[start]

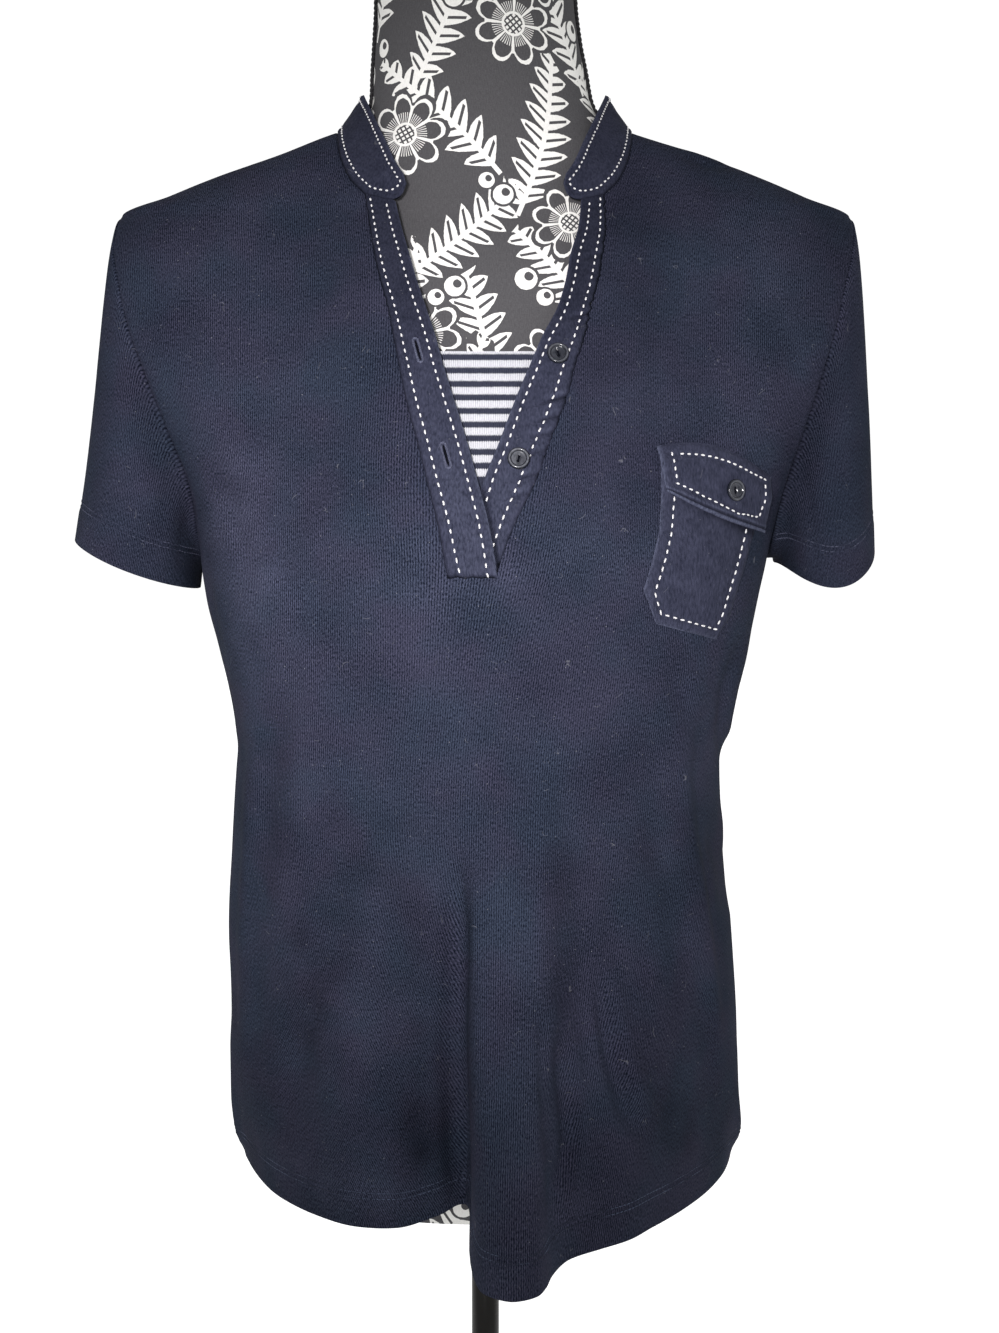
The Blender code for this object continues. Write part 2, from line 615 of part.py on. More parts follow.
def collar_stations():
    """Seam and free-edge points of the band, from the wearer's left front end round the back. Past
    the placket it takes the seam's points from the panels."""
    seams = []
    for step in range(COLLAR_END_STEPS):
        x = mix(COLLAR[0]["seam_x"], NECKLINE[0]["half_width"], step / COLLAR_END_STEPS)
        seams.append(front_point(x, read(COLLAR, "seam_z", x, "seam_x")))
    inner_column = SIDE_COLUMNS + MIDDLE_COLUMNS
    for row in range(PLACKET_ROWS, UPPER_ROWS + 1):
        seams.append(front_place(inner_column, LOWER_ROWS + row))
    seams[-1].y = 0.0
    stations = []
    for seam in seams:
        low, high = read(COLLAR, "low", seam.x, "seam_x"), read(COLLAR, "high", seam.x, "seam_x")
        edge = Vector((
            read(COLLAR, "edge_x", seam.x, "seam_x"),
            -read(COLLAR, "edge_depth", seam.x, "seam_x"),
            read(COLLAR, "edge_z", seam.x, "seam_x"),
        ))
        stations.append((seam, edge, low, high))
    mirrored = [
        (Vector((-seam.x, seam.y, seam.z)), Vector((-edge.x, edge.y, edge.z)), low, high)
        for seam, edge, low, high in reversed(stations)
    ]
    shoulder_edge = COLLAR[-1]
    for step in range(1, BACK_NECK_COLUMNS):
        turn = math.pi * step / BACK_NECK_COLUMNS
        seam = back_place(BACK_SIDE_COLUMNS + step, LOWER_ROWS + UPPER_ROWS)
        edge = Vector((
            shoulder_edge["edge_x"] * math.cos(turn),
            COLLAR_BACK_DEPTH * math.sin(turn) ** COLLAR_BACK_ROUNDING,
            mix(shoulder_edge["edge_z"], COLLAR_BACK_EDGE, math.sin(turn)),
        ))
        stations.append((seam, edge, 0.0, 1.0))
    return stations + mirrored


def collar_place(stations):
    """Rows run from the seam to the free edge; the front ends are rounded."""

    def place(column, row):
        seam, edge, low, high = stations[column]
        up = (edge - seam).normalized()
        return seam + up * SEAM_GAP + (edge - seam) * mix(low, high, row / COLLAR_ROWS)

    return place


def strip_place(side):
    """A placket strip between its seam and its free edge. The left one tucks behind the right."""
    name = side_name(side)

    def place(column, row):
        height = placket_height(row)
        seam = read(PLACKET, name + "_seam", height) - side * SEAM_GAP
        edge = read(PLACKET, name + "_edge", height)
        share = column / STRIP_COLUMNS
        x = mix(seam, edge, share) if side < 0 else mix(edge, seam, share)
        if row == 0:
            height += SEAM_GAP
        if row == PLACKET_ROWS:
            height = read(COLLAR, "seam_z", abs(x), "seam_x") - SEAM_GAP
        if side < 0:
            return front_point(x, height)
        tuck = LEFT_STRIP_TUCK * smooth((TUCK_FROM - height) / (TUCK_FROM - TUCK_TO))
        return lifted(x, height, -tuck)

    return place


def inset_place(column, row):
    """The inset lies behind both strips and is caught in their seams."""
    height = mix(INSET_FOOT, INSET_TOP, row / INSET_ROWS)
    low = read(PLACKET, "right_seam", height) + INSET_MARGIN
    high = max(read(PLACKET, "left_seam", height) - INSET_MARGIN, low + INSET_LEAST_WIDTH)
    return lifted(mix(low, high, column / INSET_COLUMNS), height, -INSET_BEHIND)


def pocket_place(rows, lift, free_lift=0.0):
    """A patch on the front panel, from its points moved out. free_lift raises the lowest row."""

    def place(column, row):
        edge, share = rows[row], column / POCKET_COLUMNS
        x = mix(edge["right_x"], edge["left_x"], share)
        z = mix(edge["right_z"], edge["left_z"], share)
        z += edge.get("bulge", 0.0) * math.sin(math.pi * share)
        return lifted(x, z, lift + free_lift * (1 - row / (len(rows) - 1)) ** 2)

    return place


def build_cloth(finish):
    knit, woven = finish["knit"], finish["woven"]
    front_columns = 2 * SIDE_COLUMNS + MIDDLE_COLUMNS
    all_rows = LOWER_ROWS + UPPER_ROWS
    cloth(
        "front_panel", front_columns, all_rows, front_place, KNIT_WALL, knit,
        keep=front_keep, turn_wall=front_wall,
    )
    back_columns = 2 * BACK_SIDE_COLUMNS + BACK_NECK_COLUMNS
    cloth("back_panel", back_columns, all_rows, back_place, KNIT_WALL, knit, turn_wall=back_wall)
    for side, name in ((-1, "sleeve_right"), (1, "sleeve_left")):
        cloth(
            name, 2 * UPPER_ROWS, SLEEVE_RINGS, sleeve_place(side), KNIT_WALL, knit, ring=True,
            flip=side < 0,
            turn_wall=lambda column, row, normal, side=side: (
                normal if row else armhole_frame(side, sleeve_turn(column))[1]
            ),
        )
    stations = collar_stations()
    cloth("neckband", len(stations) - 1, COLLAR_ROWS, collar_place(stations), WOVEN_WALL, woven)
    cloth("placket_right", STRIP_COLUMNS, PLACKET_ROWS, strip_place(-1), STRIP_WALL, woven)
    cloth("placket_left", STRIP_COLUMNS, PLACKET_ROWS, strip_place(1), STRIP_WALL, woven)
    cloth("striped_inset", INSET_COLUMNS, INSET_ROWS, inset_place, INSET_WALL, finish["stripe"])
    pocket = pocket_place(POCKET, POCKET_LIFT + WOVEN_WALL)
    cloth("pocket", POCKET_COLUMNS, len(POCKET) - 1, pocket, WOVEN_WALL, woven)
    flap = pocket_place(FLAP, FLAP_LIFT + WOVEN_WALL, FLAP_FREE_LIFT)
    cloth("pocket_flap", POCKET_COLUMNS, len(FLAP) - 1, flap, WOVEN_WALL, woven)


def build_buttons(finish):
    for button in BUTTONS:
        normal = front_normal(button["x"], button["z"])
        seat = lifted(button["x"], button["z"], button["lift"])
        turn = normal.to_track_quat("Z", "Y")
        turned(
            button["name"], BUTTON_PROFILE, lambda co, s=seat, q=turn: s + q @ co, 16, finish["button"]
        )


def build_form(finish):
    """The limbless form, closed at the hip and at the top of the neck."""
    body = bmesh.new()
    rows = len(FORM) - 1
    bmesh.ops.create_grid(body, x_segments=FORM_SIDES, y_segments=rows, size=0.5)
    for vert in body.verts:
        column, row = round((vert.co.x + 0.5) * FORM_SIDES), round((vert.co.y + 0.5) * rows)
        level = FORM[row]
        turn = math.tau * (column % FORM_SIDES) / FORM_SIDES
        power = 2 / level["corner"]
        x = level["half_width"] * math.copysign(abs(math.cos(turn)) ** power, math.cos(turn))
        depth = level["back"] if math.sin(turn) > 0 else level["front"]
        y = depth * math.copysign(abs(math.sin(turn)) ** power, math.sin(turn))
        vert.co = (level["middle"] + x, y, level["height"])
    bmesh.ops.remove_doubles(body, verts=body.verts, dist=WELD)
    bmesh.ops.holes_fill(body, edges=[edge for edge in body.edges if edge.is_boundary])
    bmesh.ops.recalc_face_normals(body, faces=body.faces)
    add_object("dress_form", body, finish["cover"])


def build_stand(finish):
    metal = finish["metal"]
    cap = table("radius height", (
        (NECK_CAP_RADIUS, 0.0), (NECK_CAP_RADIUS, NECK_CAP_HEIGHT - NECK_CAP_BEVEL),
        (NECK_CAP_RADIUS - NECK_CAP_BEVEL, NECK_CAP_HEIGHT),
    ))
    cap_base = Vector((*NECK_AXIS, FORM_TOP + SEAM_GAP))
    turned("neck_cap", cap, lambda co: cap_base + co, 24, metal)
    foot = table("radius height", (
        (FOOT_RADIUS - 1, 0.0), (FOOT_RADIUS, 1.2), (FOOT_RADIUS - 2, FOOT_RIM),
        (2 * SOCKET_RADIUS, FOOT_MIDDLE),
    ))
    turned("stand_foot", foot, lambda co: co.copy(), 32, metal)
    socket_base = FOOT_MIDDLE + SEAM_GAP
    socket_top = socket_base + SOCKET_HEIGHT
    socket = table("radius height", (
        (SOCKET_RADIUS, socket_base), (SOCKET_RADIUS, socket_base + 4),
        (SOCKET_RADIUS - 7, socket_top - 3), (SOCKET_RADIUS - 9, socket_top),
    ))
    turned("pole_socket", socket, lambda co: co.copy(), 20, metal)
    pole = table("radius height", (
        (POLE_RADIUS, socket_top + SEAM_GAP), (POLE_RADIUS, FORM_FOOT - SEAM_GAP),
    ))
    turned("pole", pole, lambda co: co.copy(), 16, metal)


def main():
    clear_scene()
    finish = {
        "knit": material("navy_knit", (0.016, 0.020, 0.036), 0.85),
        "woven": material("navy_woven", (0.018, 0.024, 0.043), 0.8),
        "stripe": material("striped_knit", (0.45, 0.47, 0.52), 0.85),
        "button": material("dark_button", (0.010, 0.012, 0.018), 0.25),
        "cover": material("form_cover", (0.035, 0.035, 0.034), 0.9),
        "metal": material("black_metal", (0.012, 0.011, 0.010), 0.35, 0.6),
    }
    build_cloth(finish)
    build_buttons(finish)
    build_form(finish)
    build_stand(finish)


main()
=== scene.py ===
import bisect
import math
import random

import bmesh
import bpy
from mathutils import Matrix, Vector, noise
from mathutils.bvhtree import BVHTree


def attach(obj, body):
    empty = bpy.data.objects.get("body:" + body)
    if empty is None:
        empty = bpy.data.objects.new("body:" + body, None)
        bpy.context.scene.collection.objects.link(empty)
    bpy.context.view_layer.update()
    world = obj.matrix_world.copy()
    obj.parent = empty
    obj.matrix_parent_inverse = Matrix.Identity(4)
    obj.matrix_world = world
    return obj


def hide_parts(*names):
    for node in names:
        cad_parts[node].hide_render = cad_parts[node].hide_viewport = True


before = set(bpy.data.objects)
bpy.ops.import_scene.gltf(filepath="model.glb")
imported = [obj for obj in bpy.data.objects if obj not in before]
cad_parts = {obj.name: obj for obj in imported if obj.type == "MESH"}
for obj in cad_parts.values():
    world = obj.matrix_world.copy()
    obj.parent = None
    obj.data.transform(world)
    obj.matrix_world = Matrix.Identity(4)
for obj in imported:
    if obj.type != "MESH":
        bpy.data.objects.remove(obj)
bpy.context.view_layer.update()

# Sizes are in millimetres unless a name says otherwise; meshes are scaled to metres when they are
# finished. +Z is up, the chest faces -Y and the wearer's left is +X.
mm = 0.001
weld = 1e-4
random.seed(7)


def smooth(share):
    share = max(0.0, min(1.0, share))
    return share * share * (3 - 2 * share)


def mix(a, b, share):
    return a + (b - a) * share


def bell(distance, width):
    return math.exp(-((distance / width) ** 2))


def table(columns, rows):
    names = columns.split()
    return [dict(zip(names, row)) for row in rows]


def runningLengths(line):
    # how far along a line each of its points is
    sums = [0.0]
    for a, b in zip(line, line[1:]):
        sums.append(sums[-1] + (b - a).length)
    return sums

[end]

> _Task to complete_: Exactly the lines from the line that has "co.copy(), 16, metal)" through the line that has "obj.parent = None" are to be repeated, both included, with nothing added.

> _Completed task_:
    turned("pole", pole, lambda co: co.copy(), 16, metal)


def main():
    clear_scene()
    finish = {
        "knit": material("navy_knit", (0.016, 0.020, 0.036), 0.85),
        "woven": material("navy_woven", (0.018, 0.024, 0.043), 0.8),
        "stripe": material("striped_knit", (0.45, 0.47, 0.52), 0.85),
        "button": material("dark_button", (0.010, 0.012, 0.018), 0.25),
        "cover": material("form_cover", (0.035, 0.035, 0.034), 0.9),
        "metal": material("black_metal", (0.012, 0.011, 0.010), 0.35, 0.6),
    }
    build_cloth(finish)
    build_buttons(finish)
    build_form(finish)
    build_stand(finish)


main()
=== scene.py ===
import bisect
import math
import random

import bmesh
import bpy
from mathutils import Matrix, Vector, noise
from mathutils.bvhtree import BVHTree


def attach(obj, body):
    empty = bpy.data.objects.get("body:" + body)
    if empty is None:
        empty = bpy.data.objects.new("body:" + body, None)
        bpy.context.scene.collection.objects.link(empty)
    bpy.context.view_layer.update()
    world = obj.matrix_world.copy()
    obj.parent = empty
    obj.matrix_parent_inverse = Matrix.Identity(4)
    obj.matrix_world = world
    return obj


def hide_parts(*names):
    for node in names:
        cad_parts[node].hide_render = cad_parts[node].hide_viewport = True


before = set(bpy.data.objects)
bpy.ops.import_scene.gltf(filepath="model.glb")
imported = [obj for obj in bpy.data.objects if obj not in before]
cad_parts = {obj.name: obj for obj in imported if obj.type == "MESH"}
for obj in cad_parts.values():
    world = obj.matrix_world.copy()
    obj.parent = None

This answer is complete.